Si de mi decisión dependiera, aunque La La Land me embelesa sin deslumbrarme, y a ratos me conmueven los pequeños milagros sobre la adversidad que verifica el protagonista de Moonlight, la mejor película del año hubiera sido La llegada, en la que se verifica el encuentro con una civilización alienígena sobre horizontes intelectuales y filosóficos, sin dejar de ser emotivos, para así potenciar la posibilidad de comprensión y concordia por encima de todo instinto guerrerista o aventurero. En La llegada no hay magia, aventuras ni extraterrestres estilizados y bondadosos; el argumento se concentra en la posibilidad de los humanos de comprender lo diferente, y de dialogar con lo desconocido a partir de un singular tratamiento de la anécdota y los personajes, la excepcionalidad de la puesta en escena, y la dirección de Denis Villeneuve.

Quizá, dentro de cinco o seis décadas todos recuerden que 2016 fue el año de La llegada, tristemente ninguneada por los académicos que prefirieron reconocer las virtudes de un musical medio trasnochado y de un drama realista supuestamente original. Nada nuevo bajo el sol de California. Cuando se busca en archivos aparece por lo menos un gran fiasco en cada década. Por solo tener en cuenta el cine sonoro, Luces de la ciudad y Frankenstein fueron ignoradas ante Cimarrón; los académicos votaron en masa por Qué verde era mi valle e intentaron borrar las luces modernistas de Citizen Kane; Cantando bajo la lluvia ni siquiera entró en la lista de nominaciones, pues prefirieron atender la vacua grandiosidad de El show más grande del mundo; el musical a la vieja usanza My fair Lady obnubiló a los votantes, al punto de la ceguera y la sordera ante los superiores méritos de Dr. Strangelove, El sirviente, A Hard Day’s Night, La pantera rosa…

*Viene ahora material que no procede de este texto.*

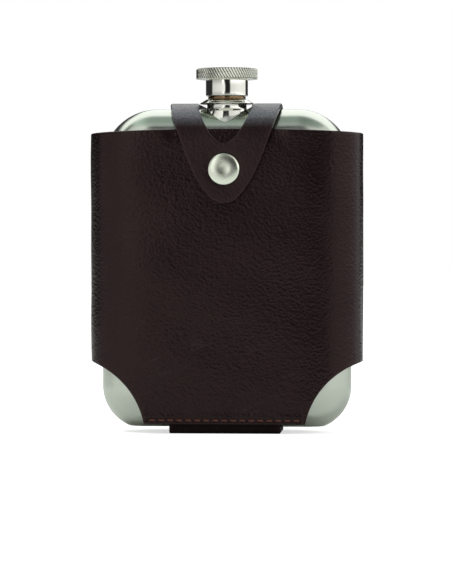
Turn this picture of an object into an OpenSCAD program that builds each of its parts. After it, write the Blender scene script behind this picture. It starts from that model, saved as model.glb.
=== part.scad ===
// Hip flask in a leather sleeve: a stainless flask with a screw cap, held by a strap that snaps shut.
// +Z is up, the front faces -Y, and the origin is the middle of the base on the surface it stands on.

/* [Flask] */
// Width of the steel body
flask_w = 95; // [85:1:110]
// Height of the steel body, without its neck
flask_h = 120.6; // [100:0.1:140]
// Thickness of the steel body
flask_d = 25; // [22:1:28]
// Radius of the two upper corners, seen from the front
shoulder_r = 20.8; // [16:0.1:24]
// Radius of the two lower corners, seen from the front
foot_r = 16.5; // [14:0.1:20]
// Thickness of the steel sheet
steel_t = 0.8; // [0.5:0.1:1.2]

/* [Neck] */
// Diameter of the flange under the cap
neck_base_d = 20.4; // [18:0.2:21]
// Diameter of the waist below the flange
neck_waist_d = 15; // [14:0.2:18]
// Outer diameter of the neck tube, without its thread
neck_tube_d = 12; // [11:0.5:12.5]
// Bore of the neck tube
neck_bore_d = 9.8; // [8:0.2:10]
// Rise of the thread for one turn
thread_pitch = 2; // [1.6:0.1:2.4]

/* [Cap] */
// Diameter of the knurled knob
knob_d = 23.4; // [20:0.2:26]
// Height of the knurled knob
knob_h = 3.9; // [3:0.1:5]
// Outer diameter of the polished barrel
barrel_d = 16; // [15.6:0.1:17]
// Number of knurl ridges around the knob
knurl_count = 66; // [40:1:80]

/* [Leather sleeve] */
// Width of the sleeve over everything
sleeve_w = 103.8; // [100:0.1:118]
// Thickness of the leather
leather_t = 2; // [1.6:0.1:2.2]
// Height of the top edge above the surface, in the middle
sleeve_top_z = 115; // [100:0.5:116]
// Height of the bottom edge above the surface
sleeve_bottom_z = 3.6; // [3:0.1:6]
// Radius of the cut-away bottom corners
corner_cut_r = 30; // [24:0.5:34]

/* [Strap] */
// Width of the strap
strap_w = 42; // [36:0.5:44]
// Height of the rounded tip of the tongue
tongue_tip_z = 86.8; // [82:0.1:92]
// Largest opening in the strap for the neck
neck_hole_d = 21.6; // [21:0.1:23]

/* [Snap] */
// Diameter of the snap's cap
snap_d = 12; // [10:0.5:15]
// Height of the snap's centre
snap_z = 99.7; // [96:0.1:104]

/* [Stitching] */
// Length of the row of stitches along the bottom edge
stitch_row_w = 54.4; // [40:0.1:56]
// Distance from one stitch to the next
stitch_pitch = 3.4; // [2.5:0.1:4]
// Thickness of the thread
thread_t = 0.8; // [0.5:0.1:1]

/* [Hidden] */
$fn = 96;
mesh_fn = 32;
slack = 0.2;
big = 400;
steel = [0.78, 0.79, 0.77];
chrome = [0.86, 0.87, 0.85];
leather = [0.17, 0.12, 0.12];
leather_dark = [0.12, 0.09, 0.09];
thread_red = [0.42, 0.16, 0.11];

// Flask: a slab with a full round all along its edge, cut flat underneath.
edge_r = flask_d / 2;
foot_cut = 1.2;
base_t = leather_t + 0.2;
flask_z0 = base_t + 0.1;
flask_top = flask_z0 + flask_h;
round_z = flask_top - edge_r;

// Neck, from the flask up: a skirt spreading onto the flask's round top, a waist and a flange.
neck_r = neck_tube_d / 2;
base_r = neck_base_d / 2;
base_top = flask_top + 3.7;
base_top_r = 7.7;
flange_z0 = base_top - 1.7;
flange_edge = 0.2;
waist_r = neck_waist_d / 2;
waist_z0 = flask_top + 0.2;
skirt_r = 10.1;
skirt_z = round_z + sqrt(edge_r * edge_r - skirt_r * skirt_r);
skirt_slope = (skirt_r - waist_r) / (waist_z0 - skirt_z);
skirt_low = flask_top - 8;
washer_t = 1.2;
washer_r = 7.5;
lip_z = base_top + 7;
thread_low = base_top + 2.5;
thread_turns = 2;
thread_depth = 0.65;
thread_root = 0.9;
thread_crest = 0.4;

// Cap, with its barrel a hair above the washer.
barrel_z0 = base_top + washer_t + 0.15;
barrel_r = barrel_d / 2;
barrel_wall = 0.8;
knob_r = knob_d / 2;
knob_z0 = lip_z + 0.8;
knob_edge = 0.9;
knurl_depth = 0.4;
knurl_twist = 8.5;
spigot_r = barrel_r - barrel_wall;
spigot_h = 1.8;
liner_r = 6.78;
liner_t = 1;
liner_z0 = lip_z + 0.05;
insert_bore = liner_r + 0.07;

// Sleeve: a tube of leather around the flask.
sleeve_in = edge_r + 0.3;
sleeve_out = sleeve_in + leather_t;
sleeve_corner_r = 12.5;
edge_arc_r = 1000;
cut_x = sleeve_w / 2 + 8.1;
cut_z = -2;

// Strap: up the back, over the flask's round top and down the front.
strap_in = sleeve_out + slack;
strap_out = strap_in + leather_t;
over_r = edge_r + slack;
corner_span = norm([strap_in, sleeve_top_z - round_z]);
bend_a = atan2(sleeve_top_z - round_z, strap_in) + acos(over_r / corner_span);
slope_l = sqrt(corner_span * corner_span - over_r * over_r);
split_gap = 0.1;
strap_back_z0 = 9;
tongue_k = pow(strap_w / 2, 2) / (round_z + over_r + leather_t - tongue_tip_z);
hole_tip_z = tongue_tip_z + 22.8;
hole_k = 7.4;
outline_steps = 24;
arc_steps = 20;

// Base strap: a cradle under the flask, sewn inside both bottom edges.
base_end_w = 57;
base_end_z = 7;
base_in = sleeve_in - leather_t;
base_bend_r = 1.5;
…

Hasta fechas más recientes continuaron las barbaridades. Carrozas de fuego se entendió superior a La mujer del soldado francés, El resplandor y Body Heat; Reservoir Dogs (Quentin Tarantino), The Player (Robert Altman) y Maridos y mujeres (Woody Allen) fueron pasados por alto ante la superflua resurrección del western, vía Clint Eastwood, en Unforgiven; y hay que ser muy ingenuo para creer, a pie juntillas, que Corazón valiente o El discurso del rey superan, solo porque ganaron el Oscar principal, los logros de Sentido y sensibilidad o Winter’s Bone. Y todo ello tampoco significa que debamos desconocer al Oscar. De sus incoherencias, oportunismos y frivolidades se nutre, en parte, la industria cinematográfica más poderosa del planeta.